If it definitely looped back on you, try again with a throw that is a little more horizontal. If you just can’t get much height because it wants to loop back (usually into the ground), the CG is too far forward. Remove a bit of nose weight and go back to 6.

If it seemed to launch OK and pretty much stalled at the top with a really slow roll out, add just a bit more weight to the left wing tip and/or a touch more left rudder.

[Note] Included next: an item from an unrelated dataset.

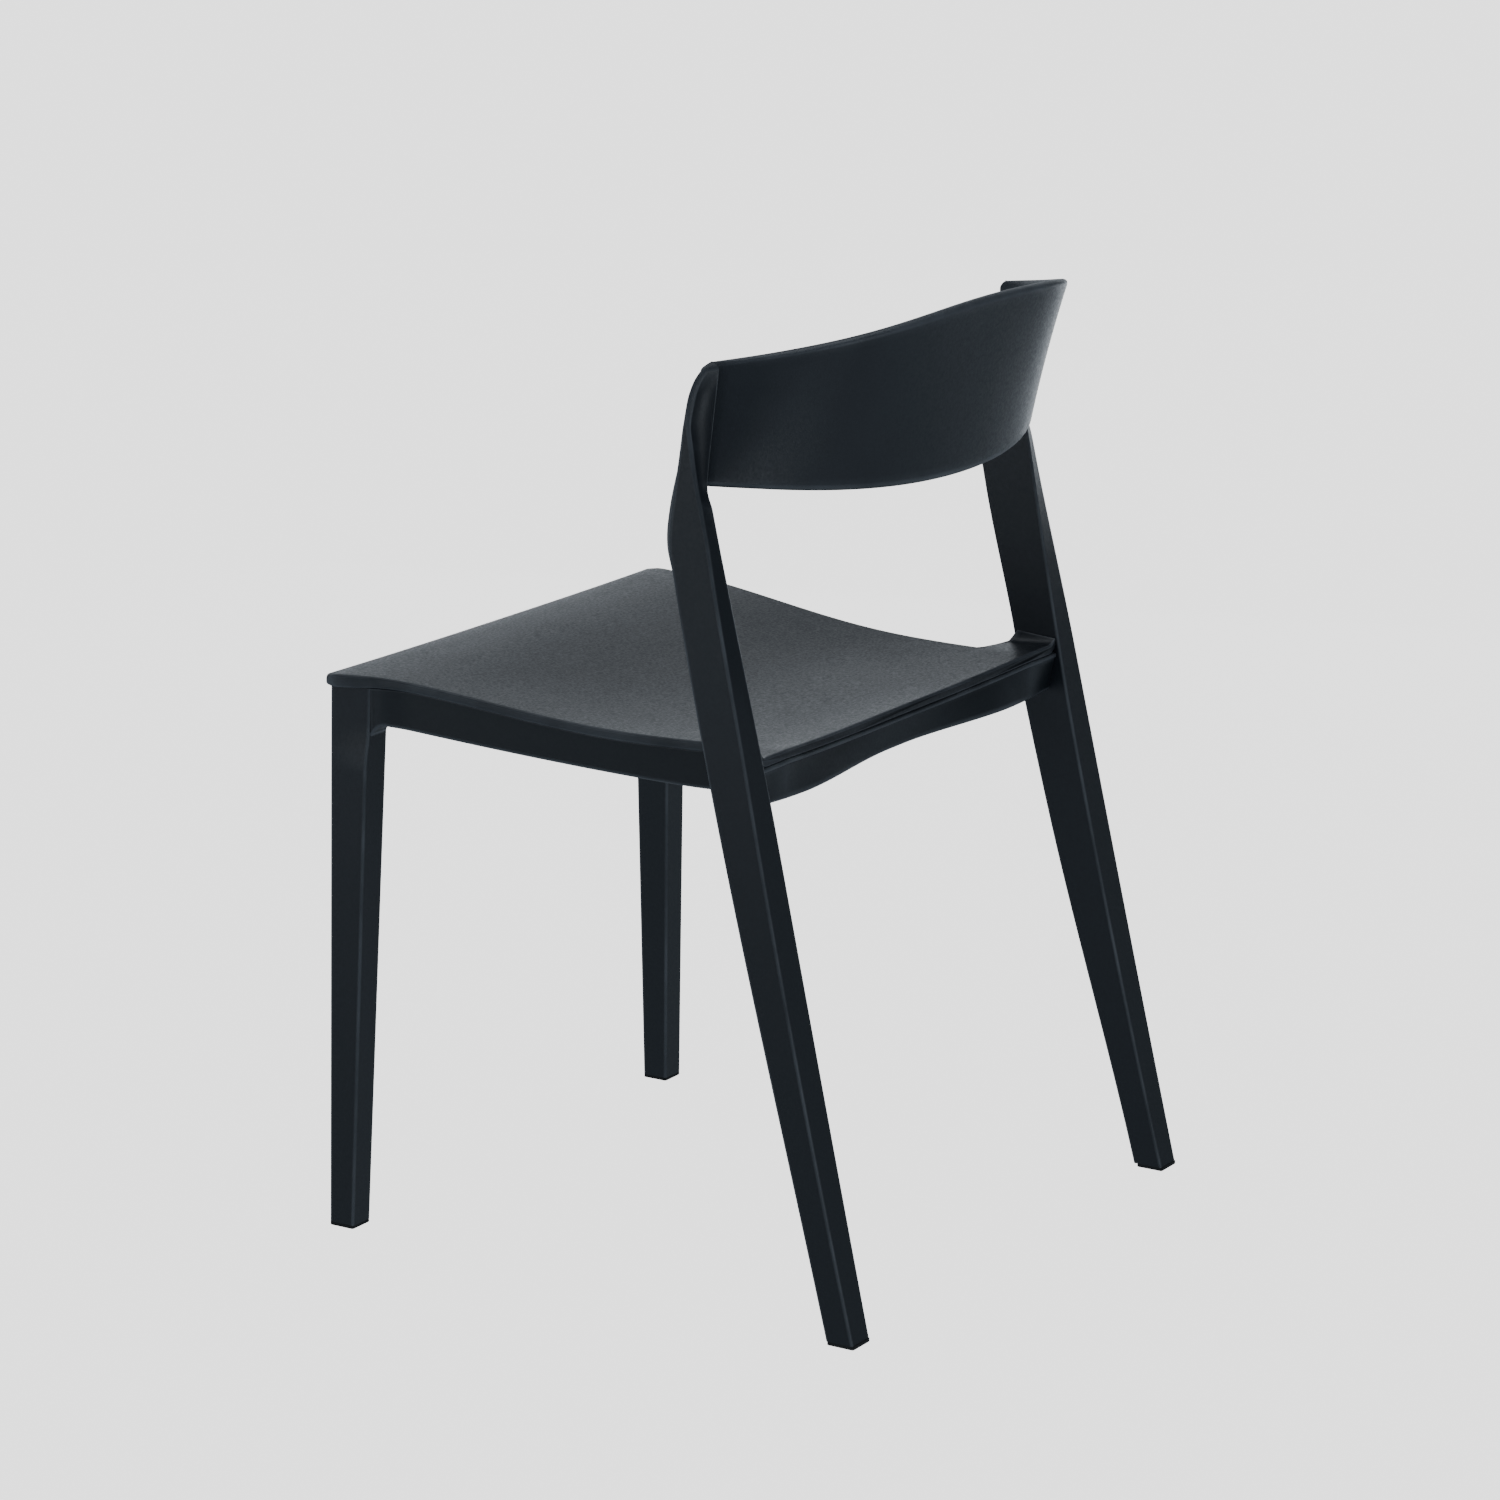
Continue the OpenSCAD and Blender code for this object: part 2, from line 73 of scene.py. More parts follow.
# Crown of an upright: height, then outer front, outer back and inner front edges
CROWN = (
    (600, 248.3, 83.2, 248.3, 118.4, 235.2, 72.4),
    (610, 247.9, 83.0, 247.9, 116.2, 235.8, 72.6),
    (625, 247.1, 84.2, 247.1, 112.0, 236.8, 75.0),
    (650, 245.9, 87.2, 245.9, 105.8, 237.8, 81.0),
    (675, 244.5, 89.8, 244.5, 100.6, 234.2, 87.0),
    (700, 242.9, 92.4, 243.1, 96.6, 229.5, 92.0),
    (720, 240.2, 95.6, 240.6, 98.6, 225.0, 95.6),
    (730, 235.8, 98.0, 236.4, 101.2, 222.5, 97.6),
    (735, 232.0, 99.9, 232.8, 103.5, 221.2, 99.0),
)
CROWN_START, CROWN_TOP = 735.0, 742.0
CROWN_APEX, CROWN_OUTER = np.array([221.4, 104.0]), 232.0
SEAT_SCREWS = ((192, -204, 425), (158, 118, 405))
BRACE_H = 18.0


def lerp(a, b, t):
    return a + (b - a) * t


def clamp(v):
    return min(max(v, 0.0), 1.0)


def smooth(v):
    t = clamp(v)
    return t * t * (3 - 2 * t)


# ---------------------------------------------------------------- seat shape


def taper(y):
    return SEAT_HALF - 0.107 * y


def rise(y):
    return smooth(clamp((42 - y) / 262) ** 1.15)


def side_z(y):
    return SEAT_SIDE_H - SIDE_DROP * (1 - rise(y)) + 2.6 * (max(0, y - 42) / 100) ** 2


def centre_z(y):
    low = SEAT_SIDE_H - SIDE_DROP - DISH
    return low + (SIDE_DROP + DISH - 1.5) * rise(y) + 4 * (max(0, y - 42) / 97) ** 2


def collar(x, y):
    height = 10 - 0.13 * (y - 114)
    return height * clamp((abs(x) - 217) / 10.6) ** 3 * smooth((y - 102) / 12)


def roll(y):
    return 1.5 * clamp((y + 230) / -26.5) ** 2


def seat_z(x, y):
    across = min(1.0, abs(x) / taper(y)) ** 2.4
    return lerp(centre_z(y), side_z(y), across) + collar(x, y) - roll(y)


def rim_at(y):
    """Depth of the rim, which grows towards the front legs."""
    return RIM + FRONT_RIM_EXTRA * smooth((-175 - y) / 65)


def rim_seat(x, y):
    """Top of the legs and rails that carry the rim."""
    return seat_z(x, y) - rim_at(y) - GAP


def rear_edge(x):
    return SEAT_REAR + REAR_CURVE * min(0.92, (x / 200) ** 2)


def outline(y):
    r = 12.0
    d = clamp((r - y - SEAT_FRONT) / r)
    wide = taper(y) + 4.5 * smooth((-203 - y) / 40)
    flare = smooth((y - 99) / (FLARE_Y - 99))
    return lerp(wide, FLARE_X, flare) - r * (1 - math.sqrt(1 - d * d))


# ---------------------------------------------------------------- leg shapes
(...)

9. The glide after HL should be a big gentle circle to the left. If you are not getting a turn, but the launch looks good, give it a bit more left rudder. That should help it into the turn. If the model tends to glide too fast in the turn, add a bit more up elevator. If it seems you just can’t get everything working quite right between the launch and the turn (e.g., glides fine, but wants to loop on HL) add wash-in to the left wing tip. That is, bend the trailing edge down on the outter 1/4 of the left wing. Now, as the speed builds, the lift of the outer portion of the left wing increases more than the rest of the wing and forces it to straighten out the glide a bit, slowing it down. As the model slows, the wing tip weight and rudder will tend to turn the model back into the turn. Now you can back off a bit on the elevator. Use this sparingly. You can over do it and cause the model to tip stall. If the glider builds speed as it glides, with no real recovery in a second or two, the CG is very likely too far back. Add a half gram of clay to the nose and go back to 6.

That’s about it. From this point, you will just have to try it, varying each of the parameters to get a feel for what works well. If you work this well, you should get very good hand launches and transitions to glide.